## Supplied information

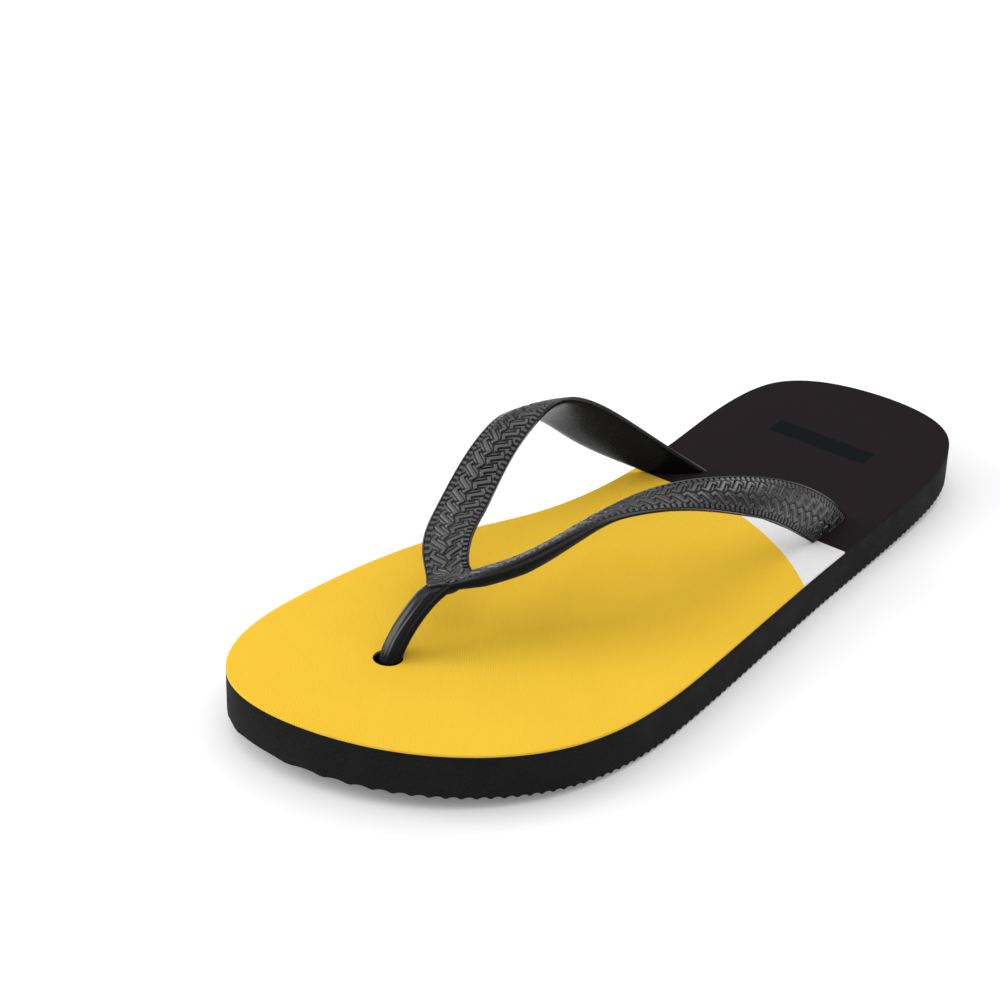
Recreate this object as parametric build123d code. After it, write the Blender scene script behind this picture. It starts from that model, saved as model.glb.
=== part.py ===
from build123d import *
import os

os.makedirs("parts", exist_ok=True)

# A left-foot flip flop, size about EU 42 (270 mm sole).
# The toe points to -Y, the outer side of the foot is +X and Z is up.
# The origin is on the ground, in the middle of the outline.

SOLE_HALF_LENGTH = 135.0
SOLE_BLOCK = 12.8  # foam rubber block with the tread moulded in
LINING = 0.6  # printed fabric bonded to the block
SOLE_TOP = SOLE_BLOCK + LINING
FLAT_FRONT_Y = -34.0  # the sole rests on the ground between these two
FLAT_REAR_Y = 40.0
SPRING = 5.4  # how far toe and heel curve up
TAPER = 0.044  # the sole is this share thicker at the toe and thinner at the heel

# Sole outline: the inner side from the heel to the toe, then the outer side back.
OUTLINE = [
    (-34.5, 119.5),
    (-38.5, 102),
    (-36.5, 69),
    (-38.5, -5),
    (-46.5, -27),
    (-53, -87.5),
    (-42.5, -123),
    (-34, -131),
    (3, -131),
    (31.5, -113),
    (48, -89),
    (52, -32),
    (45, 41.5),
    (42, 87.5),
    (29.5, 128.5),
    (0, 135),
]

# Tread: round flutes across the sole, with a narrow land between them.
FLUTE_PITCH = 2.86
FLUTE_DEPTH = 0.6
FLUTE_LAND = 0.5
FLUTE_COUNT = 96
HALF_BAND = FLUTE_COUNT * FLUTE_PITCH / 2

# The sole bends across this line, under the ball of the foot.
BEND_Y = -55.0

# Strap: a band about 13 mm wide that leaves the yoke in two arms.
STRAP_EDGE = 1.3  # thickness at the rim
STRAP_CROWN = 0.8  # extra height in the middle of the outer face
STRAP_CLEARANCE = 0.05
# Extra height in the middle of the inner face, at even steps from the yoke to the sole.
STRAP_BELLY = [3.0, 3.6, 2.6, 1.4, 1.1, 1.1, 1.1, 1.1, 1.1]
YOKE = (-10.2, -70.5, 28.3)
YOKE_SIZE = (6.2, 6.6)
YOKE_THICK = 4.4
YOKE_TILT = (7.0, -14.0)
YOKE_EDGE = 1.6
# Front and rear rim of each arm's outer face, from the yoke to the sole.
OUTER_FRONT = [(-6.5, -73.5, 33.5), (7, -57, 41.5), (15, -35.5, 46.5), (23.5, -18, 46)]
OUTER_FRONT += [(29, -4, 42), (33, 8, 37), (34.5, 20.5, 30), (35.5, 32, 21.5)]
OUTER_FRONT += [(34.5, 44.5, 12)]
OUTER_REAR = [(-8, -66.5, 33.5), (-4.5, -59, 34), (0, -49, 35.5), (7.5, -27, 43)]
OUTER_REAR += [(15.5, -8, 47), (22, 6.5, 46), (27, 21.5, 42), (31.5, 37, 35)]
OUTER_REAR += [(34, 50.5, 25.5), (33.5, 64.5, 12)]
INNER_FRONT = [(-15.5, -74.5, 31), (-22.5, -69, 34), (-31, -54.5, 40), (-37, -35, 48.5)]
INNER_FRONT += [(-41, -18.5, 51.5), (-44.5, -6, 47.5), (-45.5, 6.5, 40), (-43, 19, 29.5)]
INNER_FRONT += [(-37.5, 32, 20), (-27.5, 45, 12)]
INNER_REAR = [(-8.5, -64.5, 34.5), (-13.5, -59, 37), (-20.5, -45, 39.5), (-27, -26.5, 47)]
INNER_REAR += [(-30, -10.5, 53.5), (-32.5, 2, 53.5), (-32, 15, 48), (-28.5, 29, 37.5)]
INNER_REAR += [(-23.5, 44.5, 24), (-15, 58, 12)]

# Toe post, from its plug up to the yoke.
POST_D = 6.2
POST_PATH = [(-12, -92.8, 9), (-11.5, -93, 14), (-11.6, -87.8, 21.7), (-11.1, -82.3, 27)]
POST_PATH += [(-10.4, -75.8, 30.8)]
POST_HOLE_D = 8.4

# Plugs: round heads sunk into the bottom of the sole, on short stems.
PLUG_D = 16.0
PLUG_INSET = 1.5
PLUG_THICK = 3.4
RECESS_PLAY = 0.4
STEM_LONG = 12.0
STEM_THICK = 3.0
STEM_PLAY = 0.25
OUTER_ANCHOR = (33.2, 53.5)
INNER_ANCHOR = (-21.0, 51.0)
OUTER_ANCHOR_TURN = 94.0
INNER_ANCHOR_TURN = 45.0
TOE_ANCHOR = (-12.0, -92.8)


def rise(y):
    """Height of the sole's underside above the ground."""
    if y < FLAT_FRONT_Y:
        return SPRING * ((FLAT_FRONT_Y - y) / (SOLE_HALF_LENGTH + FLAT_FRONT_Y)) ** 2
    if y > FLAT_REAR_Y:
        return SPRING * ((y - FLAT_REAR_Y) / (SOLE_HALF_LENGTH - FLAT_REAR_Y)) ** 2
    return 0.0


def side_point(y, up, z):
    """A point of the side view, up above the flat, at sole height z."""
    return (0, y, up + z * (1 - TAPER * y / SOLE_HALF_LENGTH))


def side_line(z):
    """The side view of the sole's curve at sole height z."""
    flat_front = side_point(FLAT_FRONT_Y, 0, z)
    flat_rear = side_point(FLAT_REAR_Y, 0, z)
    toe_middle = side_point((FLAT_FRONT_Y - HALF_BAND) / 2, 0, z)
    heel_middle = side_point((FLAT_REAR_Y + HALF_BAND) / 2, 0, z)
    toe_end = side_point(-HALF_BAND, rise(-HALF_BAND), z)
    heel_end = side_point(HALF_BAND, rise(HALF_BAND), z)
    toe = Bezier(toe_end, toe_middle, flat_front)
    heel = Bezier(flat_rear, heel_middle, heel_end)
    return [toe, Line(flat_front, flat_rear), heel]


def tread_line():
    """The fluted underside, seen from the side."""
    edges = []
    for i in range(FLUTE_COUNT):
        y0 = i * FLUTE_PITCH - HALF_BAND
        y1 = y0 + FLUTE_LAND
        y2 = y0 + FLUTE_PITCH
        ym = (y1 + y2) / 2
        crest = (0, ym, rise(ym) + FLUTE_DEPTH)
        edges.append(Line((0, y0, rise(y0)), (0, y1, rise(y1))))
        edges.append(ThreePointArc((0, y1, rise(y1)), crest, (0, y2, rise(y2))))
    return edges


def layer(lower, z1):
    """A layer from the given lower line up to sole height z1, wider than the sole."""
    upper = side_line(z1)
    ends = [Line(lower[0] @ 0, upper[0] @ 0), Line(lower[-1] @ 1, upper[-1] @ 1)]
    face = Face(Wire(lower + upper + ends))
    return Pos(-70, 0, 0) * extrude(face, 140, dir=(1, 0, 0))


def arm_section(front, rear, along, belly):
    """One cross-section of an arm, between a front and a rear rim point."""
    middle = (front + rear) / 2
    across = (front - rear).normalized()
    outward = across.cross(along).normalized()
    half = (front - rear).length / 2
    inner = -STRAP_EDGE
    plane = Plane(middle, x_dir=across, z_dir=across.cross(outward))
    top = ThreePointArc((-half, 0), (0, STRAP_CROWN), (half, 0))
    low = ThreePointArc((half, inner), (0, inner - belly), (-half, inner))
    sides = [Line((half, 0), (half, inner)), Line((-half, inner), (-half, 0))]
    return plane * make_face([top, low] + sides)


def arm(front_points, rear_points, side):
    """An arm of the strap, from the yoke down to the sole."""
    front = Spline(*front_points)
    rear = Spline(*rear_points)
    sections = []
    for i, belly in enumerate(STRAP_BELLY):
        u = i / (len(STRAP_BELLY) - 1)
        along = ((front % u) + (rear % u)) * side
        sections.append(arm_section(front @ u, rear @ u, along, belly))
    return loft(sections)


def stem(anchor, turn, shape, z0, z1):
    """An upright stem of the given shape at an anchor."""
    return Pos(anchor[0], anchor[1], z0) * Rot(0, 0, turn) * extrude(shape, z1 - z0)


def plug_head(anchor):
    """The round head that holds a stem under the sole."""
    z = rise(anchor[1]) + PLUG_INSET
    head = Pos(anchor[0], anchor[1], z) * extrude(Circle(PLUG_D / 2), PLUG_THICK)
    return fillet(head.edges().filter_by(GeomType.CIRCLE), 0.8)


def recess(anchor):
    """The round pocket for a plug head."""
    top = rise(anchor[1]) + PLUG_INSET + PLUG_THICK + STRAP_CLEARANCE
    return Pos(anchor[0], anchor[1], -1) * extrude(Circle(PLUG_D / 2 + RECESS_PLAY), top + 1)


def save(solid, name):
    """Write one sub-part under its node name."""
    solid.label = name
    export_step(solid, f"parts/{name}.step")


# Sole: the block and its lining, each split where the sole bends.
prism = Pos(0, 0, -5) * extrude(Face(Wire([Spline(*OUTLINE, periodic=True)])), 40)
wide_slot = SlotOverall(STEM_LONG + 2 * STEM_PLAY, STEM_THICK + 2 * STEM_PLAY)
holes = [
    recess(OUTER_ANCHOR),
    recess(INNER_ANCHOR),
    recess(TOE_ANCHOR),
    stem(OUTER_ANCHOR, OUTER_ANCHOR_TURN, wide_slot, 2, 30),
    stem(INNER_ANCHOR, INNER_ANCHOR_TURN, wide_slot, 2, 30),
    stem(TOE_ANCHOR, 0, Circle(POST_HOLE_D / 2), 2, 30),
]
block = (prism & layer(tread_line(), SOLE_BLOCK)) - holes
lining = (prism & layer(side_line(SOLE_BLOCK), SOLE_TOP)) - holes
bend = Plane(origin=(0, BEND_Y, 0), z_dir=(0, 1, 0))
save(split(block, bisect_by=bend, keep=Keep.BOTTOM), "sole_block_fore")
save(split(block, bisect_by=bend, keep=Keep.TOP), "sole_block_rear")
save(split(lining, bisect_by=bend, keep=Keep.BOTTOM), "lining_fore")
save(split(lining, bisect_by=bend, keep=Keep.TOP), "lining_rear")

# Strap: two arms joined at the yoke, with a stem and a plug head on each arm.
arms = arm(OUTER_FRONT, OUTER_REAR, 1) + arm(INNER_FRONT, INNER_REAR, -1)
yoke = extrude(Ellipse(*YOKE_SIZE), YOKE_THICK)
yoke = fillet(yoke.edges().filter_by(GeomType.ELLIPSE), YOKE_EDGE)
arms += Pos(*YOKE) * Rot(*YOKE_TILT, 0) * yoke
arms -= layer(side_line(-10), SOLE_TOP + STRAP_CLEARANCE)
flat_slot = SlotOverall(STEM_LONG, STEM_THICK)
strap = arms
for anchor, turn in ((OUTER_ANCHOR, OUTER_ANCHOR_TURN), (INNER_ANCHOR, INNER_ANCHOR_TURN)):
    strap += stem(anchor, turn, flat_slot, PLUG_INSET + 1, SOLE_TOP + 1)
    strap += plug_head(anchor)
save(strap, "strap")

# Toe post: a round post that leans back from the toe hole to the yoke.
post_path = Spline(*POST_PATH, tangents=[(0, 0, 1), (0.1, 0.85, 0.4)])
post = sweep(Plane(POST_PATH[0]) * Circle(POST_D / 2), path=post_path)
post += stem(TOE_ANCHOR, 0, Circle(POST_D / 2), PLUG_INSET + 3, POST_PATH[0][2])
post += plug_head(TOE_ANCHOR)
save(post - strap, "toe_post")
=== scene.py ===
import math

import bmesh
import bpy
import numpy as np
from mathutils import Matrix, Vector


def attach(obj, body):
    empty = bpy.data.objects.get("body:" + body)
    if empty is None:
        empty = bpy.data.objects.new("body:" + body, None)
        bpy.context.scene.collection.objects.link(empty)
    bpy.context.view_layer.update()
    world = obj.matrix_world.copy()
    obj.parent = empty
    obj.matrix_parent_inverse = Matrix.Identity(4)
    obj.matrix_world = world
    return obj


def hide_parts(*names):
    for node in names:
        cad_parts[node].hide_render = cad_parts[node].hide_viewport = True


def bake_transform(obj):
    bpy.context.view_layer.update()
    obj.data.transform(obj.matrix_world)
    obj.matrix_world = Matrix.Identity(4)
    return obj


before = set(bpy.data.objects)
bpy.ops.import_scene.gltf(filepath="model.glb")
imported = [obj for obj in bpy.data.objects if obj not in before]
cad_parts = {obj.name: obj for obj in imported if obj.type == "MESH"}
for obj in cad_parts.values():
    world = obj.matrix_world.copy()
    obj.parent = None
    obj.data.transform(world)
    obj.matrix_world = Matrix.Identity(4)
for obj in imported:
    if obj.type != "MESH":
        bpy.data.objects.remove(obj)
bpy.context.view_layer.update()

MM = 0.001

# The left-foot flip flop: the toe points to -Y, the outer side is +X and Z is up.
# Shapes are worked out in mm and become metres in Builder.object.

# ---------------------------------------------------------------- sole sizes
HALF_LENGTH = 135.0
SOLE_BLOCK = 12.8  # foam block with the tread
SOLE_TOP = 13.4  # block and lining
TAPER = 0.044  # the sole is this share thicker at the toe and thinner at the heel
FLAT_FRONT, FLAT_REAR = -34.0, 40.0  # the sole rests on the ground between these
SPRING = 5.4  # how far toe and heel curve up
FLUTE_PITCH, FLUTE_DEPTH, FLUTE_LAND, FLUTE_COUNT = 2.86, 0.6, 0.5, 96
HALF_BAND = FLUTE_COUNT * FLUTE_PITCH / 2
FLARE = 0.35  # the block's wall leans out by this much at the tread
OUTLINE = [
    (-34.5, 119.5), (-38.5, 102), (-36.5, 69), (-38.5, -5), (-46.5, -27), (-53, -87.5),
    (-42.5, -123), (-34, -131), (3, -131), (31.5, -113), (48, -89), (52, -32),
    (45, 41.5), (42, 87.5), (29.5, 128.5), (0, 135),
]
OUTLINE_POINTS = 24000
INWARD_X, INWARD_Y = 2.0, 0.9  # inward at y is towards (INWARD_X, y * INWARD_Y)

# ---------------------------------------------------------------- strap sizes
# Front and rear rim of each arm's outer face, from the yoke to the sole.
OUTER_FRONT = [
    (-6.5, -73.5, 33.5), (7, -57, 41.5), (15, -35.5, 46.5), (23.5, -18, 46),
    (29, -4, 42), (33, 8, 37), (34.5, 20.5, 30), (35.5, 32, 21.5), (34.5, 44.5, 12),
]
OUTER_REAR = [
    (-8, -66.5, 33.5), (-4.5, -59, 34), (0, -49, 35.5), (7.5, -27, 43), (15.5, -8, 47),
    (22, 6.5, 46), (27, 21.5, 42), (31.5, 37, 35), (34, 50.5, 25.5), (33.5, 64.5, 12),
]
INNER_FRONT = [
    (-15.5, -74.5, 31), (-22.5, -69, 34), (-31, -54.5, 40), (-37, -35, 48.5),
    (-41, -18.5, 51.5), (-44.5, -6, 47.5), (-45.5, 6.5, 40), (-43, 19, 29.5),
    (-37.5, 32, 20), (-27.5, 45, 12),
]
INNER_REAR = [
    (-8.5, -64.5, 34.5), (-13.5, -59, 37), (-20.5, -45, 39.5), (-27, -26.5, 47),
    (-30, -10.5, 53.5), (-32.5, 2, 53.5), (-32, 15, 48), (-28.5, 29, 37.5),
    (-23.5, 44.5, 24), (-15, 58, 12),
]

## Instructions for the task
Taking the material above, extract exactly and only the lines from the line with "before = set(bpy.data.objects)" to the line with "obj.data.transform(world)", inclusive of both.

## Response for this exercise
before = set(bpy.data.objects)
bpy.ops.import_scene.gltf(filepath="model.glb")
imported = [obj for obj in bpy.data.objects if obj not in before]
cad_parts = {obj.name: obj for obj in imported if obj.type == "MESH"}
for obj in cad_parts.values():
    world = obj.matrix_world.copy()
    obj.parent = None
    obj.data.transform(world)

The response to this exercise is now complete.